Goal of the exercise => Reproduce the listing below in its entirety. Change nothing.

Data excerpt =>
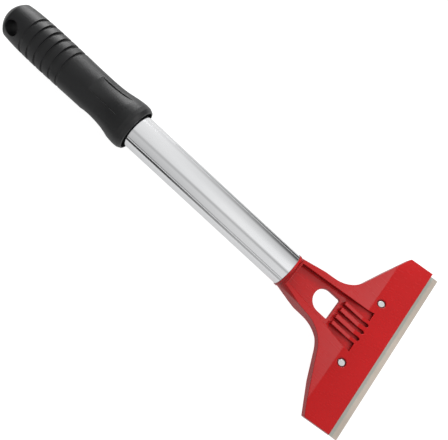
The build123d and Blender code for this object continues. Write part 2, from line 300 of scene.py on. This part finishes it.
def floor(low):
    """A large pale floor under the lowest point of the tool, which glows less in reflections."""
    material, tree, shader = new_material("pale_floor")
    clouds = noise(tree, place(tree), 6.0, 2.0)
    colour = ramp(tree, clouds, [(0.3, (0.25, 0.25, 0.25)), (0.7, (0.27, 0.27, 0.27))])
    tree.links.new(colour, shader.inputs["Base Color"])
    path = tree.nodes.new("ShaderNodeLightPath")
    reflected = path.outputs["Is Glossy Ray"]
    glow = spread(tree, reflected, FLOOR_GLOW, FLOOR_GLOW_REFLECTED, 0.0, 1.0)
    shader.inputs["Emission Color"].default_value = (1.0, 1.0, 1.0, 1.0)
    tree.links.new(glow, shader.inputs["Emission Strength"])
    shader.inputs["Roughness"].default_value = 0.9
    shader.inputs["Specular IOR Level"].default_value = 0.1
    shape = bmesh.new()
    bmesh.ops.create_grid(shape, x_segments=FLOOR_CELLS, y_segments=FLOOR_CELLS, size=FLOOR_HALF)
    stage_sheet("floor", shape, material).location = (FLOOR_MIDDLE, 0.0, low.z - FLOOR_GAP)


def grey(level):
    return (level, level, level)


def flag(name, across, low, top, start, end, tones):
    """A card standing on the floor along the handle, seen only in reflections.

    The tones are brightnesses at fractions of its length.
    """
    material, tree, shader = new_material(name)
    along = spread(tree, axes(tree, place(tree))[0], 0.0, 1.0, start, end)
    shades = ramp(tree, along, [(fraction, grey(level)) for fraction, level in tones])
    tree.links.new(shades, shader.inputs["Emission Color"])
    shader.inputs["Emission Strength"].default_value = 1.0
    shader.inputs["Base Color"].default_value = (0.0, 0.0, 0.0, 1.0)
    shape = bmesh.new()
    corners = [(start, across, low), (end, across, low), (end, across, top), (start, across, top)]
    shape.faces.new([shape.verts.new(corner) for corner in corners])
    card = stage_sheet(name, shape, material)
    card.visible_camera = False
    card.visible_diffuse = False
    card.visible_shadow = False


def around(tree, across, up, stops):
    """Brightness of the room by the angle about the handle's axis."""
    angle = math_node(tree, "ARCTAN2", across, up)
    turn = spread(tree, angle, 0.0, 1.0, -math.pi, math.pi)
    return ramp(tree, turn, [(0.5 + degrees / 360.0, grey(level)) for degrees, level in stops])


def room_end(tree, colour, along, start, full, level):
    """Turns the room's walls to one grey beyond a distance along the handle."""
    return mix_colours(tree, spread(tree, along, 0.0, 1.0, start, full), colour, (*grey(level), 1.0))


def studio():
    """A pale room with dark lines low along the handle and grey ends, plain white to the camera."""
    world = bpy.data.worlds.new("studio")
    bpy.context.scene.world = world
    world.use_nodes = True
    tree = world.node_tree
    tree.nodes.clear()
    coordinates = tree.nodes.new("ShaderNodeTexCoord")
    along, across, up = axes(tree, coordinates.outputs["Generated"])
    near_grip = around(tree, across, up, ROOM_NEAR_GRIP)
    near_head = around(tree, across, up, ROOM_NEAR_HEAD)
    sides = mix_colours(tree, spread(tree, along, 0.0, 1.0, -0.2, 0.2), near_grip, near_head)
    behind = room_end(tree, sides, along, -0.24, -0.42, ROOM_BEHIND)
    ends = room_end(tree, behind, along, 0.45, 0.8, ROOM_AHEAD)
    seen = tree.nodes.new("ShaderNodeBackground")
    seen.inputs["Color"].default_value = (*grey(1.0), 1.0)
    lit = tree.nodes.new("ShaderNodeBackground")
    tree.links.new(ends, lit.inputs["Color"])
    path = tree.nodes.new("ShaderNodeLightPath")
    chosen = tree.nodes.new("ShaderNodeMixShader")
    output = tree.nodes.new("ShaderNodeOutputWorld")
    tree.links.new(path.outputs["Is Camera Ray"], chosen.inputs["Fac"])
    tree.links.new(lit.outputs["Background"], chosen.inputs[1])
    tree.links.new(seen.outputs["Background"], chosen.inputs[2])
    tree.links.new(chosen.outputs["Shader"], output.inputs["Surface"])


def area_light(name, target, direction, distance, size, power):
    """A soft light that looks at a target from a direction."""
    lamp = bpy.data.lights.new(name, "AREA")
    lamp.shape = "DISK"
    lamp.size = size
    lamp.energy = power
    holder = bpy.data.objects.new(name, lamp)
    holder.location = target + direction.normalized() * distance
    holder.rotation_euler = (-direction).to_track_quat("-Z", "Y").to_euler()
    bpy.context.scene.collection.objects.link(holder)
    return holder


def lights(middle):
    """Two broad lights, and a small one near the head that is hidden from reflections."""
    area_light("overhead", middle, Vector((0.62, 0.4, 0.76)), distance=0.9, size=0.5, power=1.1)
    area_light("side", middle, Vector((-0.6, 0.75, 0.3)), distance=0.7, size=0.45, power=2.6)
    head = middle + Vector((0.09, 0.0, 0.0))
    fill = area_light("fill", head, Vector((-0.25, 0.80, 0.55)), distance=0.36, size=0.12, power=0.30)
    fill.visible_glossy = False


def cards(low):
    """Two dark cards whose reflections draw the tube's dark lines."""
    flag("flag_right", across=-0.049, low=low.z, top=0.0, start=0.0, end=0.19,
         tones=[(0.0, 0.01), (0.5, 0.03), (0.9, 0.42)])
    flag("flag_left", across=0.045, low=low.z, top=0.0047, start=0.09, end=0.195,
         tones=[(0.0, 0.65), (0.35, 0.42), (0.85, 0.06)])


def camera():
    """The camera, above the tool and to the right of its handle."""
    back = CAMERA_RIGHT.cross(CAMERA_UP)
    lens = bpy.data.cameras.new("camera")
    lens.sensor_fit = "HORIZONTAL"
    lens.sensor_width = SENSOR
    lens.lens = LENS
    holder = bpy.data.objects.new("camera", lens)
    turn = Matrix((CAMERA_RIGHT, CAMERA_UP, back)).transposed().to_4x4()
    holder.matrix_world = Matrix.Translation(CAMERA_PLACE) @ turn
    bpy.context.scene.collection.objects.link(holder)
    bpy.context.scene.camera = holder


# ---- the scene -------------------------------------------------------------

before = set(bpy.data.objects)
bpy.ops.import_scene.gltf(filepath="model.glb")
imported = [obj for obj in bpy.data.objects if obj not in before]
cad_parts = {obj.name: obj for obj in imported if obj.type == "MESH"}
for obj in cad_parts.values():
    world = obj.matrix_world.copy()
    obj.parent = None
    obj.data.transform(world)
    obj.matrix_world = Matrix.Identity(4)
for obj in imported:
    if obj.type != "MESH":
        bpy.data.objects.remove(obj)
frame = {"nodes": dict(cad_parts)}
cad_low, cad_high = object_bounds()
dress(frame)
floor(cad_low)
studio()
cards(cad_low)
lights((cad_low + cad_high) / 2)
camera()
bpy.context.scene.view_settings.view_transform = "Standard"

Finished exercise =>
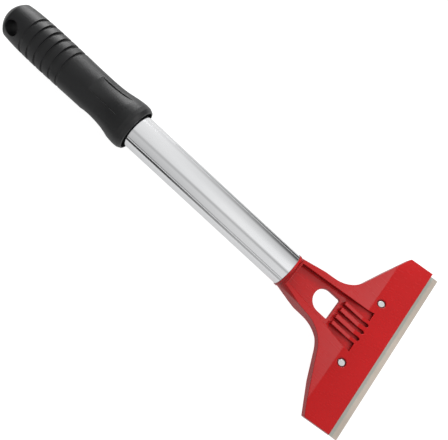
The build123d and Blender code for this object continues. Write part 2, from line 300 of scene.py on. This part finishes it.
def floor(low):
    """A large pale floor under the lowest point of the tool, which glows less in reflections."""
    material, tree, shader = new_material("pale_floor")
    clouds = noise(tree, place(tree), 6.0, 2.0)
    colour = ramp(tree, clouds, [(0.3, (0.25, 0.25, 0.25)), (0.7, (0.27, 0.27, 0.27))])
    tree.links.new(colour, shader.inputs["Base Color"])
    path = tree.nodes.new("ShaderNodeLightPath")
    reflected = path.outputs["Is Glossy Ray"]
    glow = spread(tree, reflected, FLOOR_GLOW, FLOOR_GLOW_REFLECTED, 0.0, 1.0)
    shader.inputs["Emission Color"].default_value = (1.0, 1.0, 1.0, 1.0)
    tree.links.new(glow, shader.inputs["Emission Strength"])
    shader.inputs["Roughness"].default_value = 0.9
    shader.inputs["Specular IOR Level"].default_value = 0.1
    shape = bmesh.new()
    bmesh.ops.create_grid(shape, x_segments=FLOOR_CELLS, y_segments=FLOOR_CELLS, size=FLOOR_HALF)
    stage_sheet("floor", shape, material).location = (FLOOR_MIDDLE, 0.0, low.z - FLOOR_GAP)


def grey(level):
    return (level, level, level)


def flag(name, across, low, top, start, end, tones):
    """A card standing on the floor along the handle, seen only in reflections.

    The tones are brightnesses at fractions of its length.
    """
    material, tree, shader = new_material(name)
    along = spread(tree, axes(tree, place(tree))[0], 0.0, 1.0, start, end)
    shades = ramp(tree, along, [(fraction, grey(level)) for fraction, level in tones])
    tree.links.new(shades, shader.inputs["Emission Color"])
    shader.inputs["Emission Strength"].default_value = 1.0
    shader.inputs["Base Color"].default_value = (0.0, 0.0, 0.0, 1.0)
    shape = bmesh.new()
    corners = [(start, across, low), (end, across, low), (end, across, top), (start, across, top)]
    shape.faces.new([shape.verts.new(corner) for corner in corners])
    card = stage_sheet(name, shape, material)
    card.visible_camera = False
    card.visible_diffuse = False
    card.visible_shadow = False


def around(tree, across, up, stops):
    """Brightness of the room by the angle about the handle's axis."""
    angle = math_node(tree, "ARCTAN2", across, up)
    turn = spread(tree, angle, 0.0, 1.0, -math.pi, math.pi)
    return ramp(tree, turn, [(0.5 + degrees / 360.0, grey(level)) for degrees, level in stops])


def room_end(tree, colour, along, start, full, level):
    """Turns the room's walls to one grey beyond a distance along the handle."""
    return mix_colours(tree, spread(tree, along, 0.0, 1.0, start, full), colour, (*grey(level), 1.0))


def studio():
    """A pale room with dark lines low along the handle and grey ends, plain white to the camera."""
    world = bpy.data.worlds.new("studio")
    bpy.context.scene.world = world
    world.use_nodes = True
    tree = world.node_tree
    tree.nodes.clear()
    coordinates = tree.nodes.new("ShaderNodeTexCoord")
    along, across, up = axes(tree, coordinates.outputs["Generated"])
    near_grip = around(tree, across, up, ROOM_NEAR_GRIP)
    near_head = around(tree, across, up, ROOM_NEAR_HEAD)
    sides = mix_colours(tree, spread(tree, along, 0.0, 1.0, -0.2, 0.2), near_grip, near_head)
    behind = room_end(tree, sides, along, -0.24, -0.42, ROOM_BEHIND)
    ends = room_end(tree, behind, along, 0.45, 0.8, ROOM_AHEAD)
    seen = tree.nodes.new("ShaderNodeBackground")
    seen.inputs["Color"].default_value = (*grey(1.0), 1.0)
    lit = tree.nodes.new("ShaderNodeBackground")
    tree.links.new(ends, lit.inputs["Color"])
    path = tree.nodes.new("ShaderNodeLightPath")
    chosen = tree.nodes.new("ShaderNodeMixShader")
    output = tree.nodes.new("ShaderNodeOutputWorld")
    tree.links.new(path.outputs["Is Camera Ray"], chosen.inputs["Fac"])
    tree.links.new(lit.outputs["Background"], chosen.inputs[1])
    tree.links.new(seen.outputs["Background"], chosen.inputs[2])
    tree.links.new(chosen.outputs["Shader"], output.inputs["Surface"])


def area_light(name, target, direction, distance, size, power):
    """A soft light that looks at a target from a direction."""
    lamp = bpy.data.lights.new(name, "AREA")
    lamp.shape = "DISK"
    lamp.size = size
    lamp.energy = power
    holder = bpy.data.objects.new(name, lamp)
    holder.location = target + direction.normalized() * distance
    holder.rotation_euler = (-direction).to_track_quat("-Z", "Y").to_euler()
    bpy.context.scene.collection.objects.link(holder)
    return holder


def lights(middle):
    """Two broad lights, and a small one near the head that is hidden from reflections."""
    area_light("overhead", middle, Vector((0.62, 0.4, 0.76)), distance=0.9, size=0.5, power=1.1)
    area_light("side", middle, Vector((-0.6, 0.75, 0.3)), distance=0.7, size=0.45, power=2.6)
    head = middle + Vector((0.09, 0.0, 0.0))
    fill = area_light("fill", head, Vector((-0.25, 0.80, 0.55)), distance=0.36, size=0.12, power=0.30)
    fill.visible_glossy = False


def cards(low):
    """Two dark cards whose reflections draw the tube's dark lines."""
    flag("flag_right", across=-0.049, low=low.z, top=0.0, start=0.0, end=0.19,
         tones=[(0.0, 0.01), (0.5, 0.03), (0.9, 0.42)])
    flag("flag_left", across=0.045, low=low.z, top=0.0047, start=0.09, end=0.195,
         tones=[(0.0, 0.65), (0.35, 0.42), (0.85, 0.06)])


def camera():
    """The camera, above the tool and to the right of its handle."""
    back = CAMERA_RIGHT.cross(CAMERA_UP)
    lens = bpy.data.cameras.new("camera")
    lens.sensor_fit = "HORIZONTAL"
    lens.sensor_width = SENSOR
    lens.lens = LENS
    holder = bpy.data.objects.new("camera", lens)
    turn = Matrix((CAMERA_RIGHT, CAMERA_UP, back)).transposed().to_4x4()
    holder.matrix_world = Matrix.Translation(CAMERA_PLACE) @ turn
    bpy.context.scene.collection.objects.link(holder)
    bpy.context.scene.camera = holder


# ---- the scene -------------------------------------------------------------

before = set(bpy.data.objects)
bpy.ops.import_scene.gltf(filepath="model.glb")
imported = [obj for obj in bpy.data.objects if obj not in before]
cad_parts = {obj.name: obj for obj in imported if obj.type == "MESH"}
for obj in cad_parts.values():
    world = obj.matrix_world.copy()
    obj.parent = None
    obj.data.transform(world)
    obj.matrix_world = Matrix.Identity(4)
for obj in imported:
    if obj.type != "MESH":
        bpy.data.objects.remove(obj)
frame = {"nodes": dict(cad_parts)}
cad_low, cad_high = object_bounds()
dress(frame)
floor(cad_low)
studio()
cards(cad_low)
lights((cad_low + cad_high) / 2)
camera()
bpy.context.scene.view_settings.view_transform = "Standard"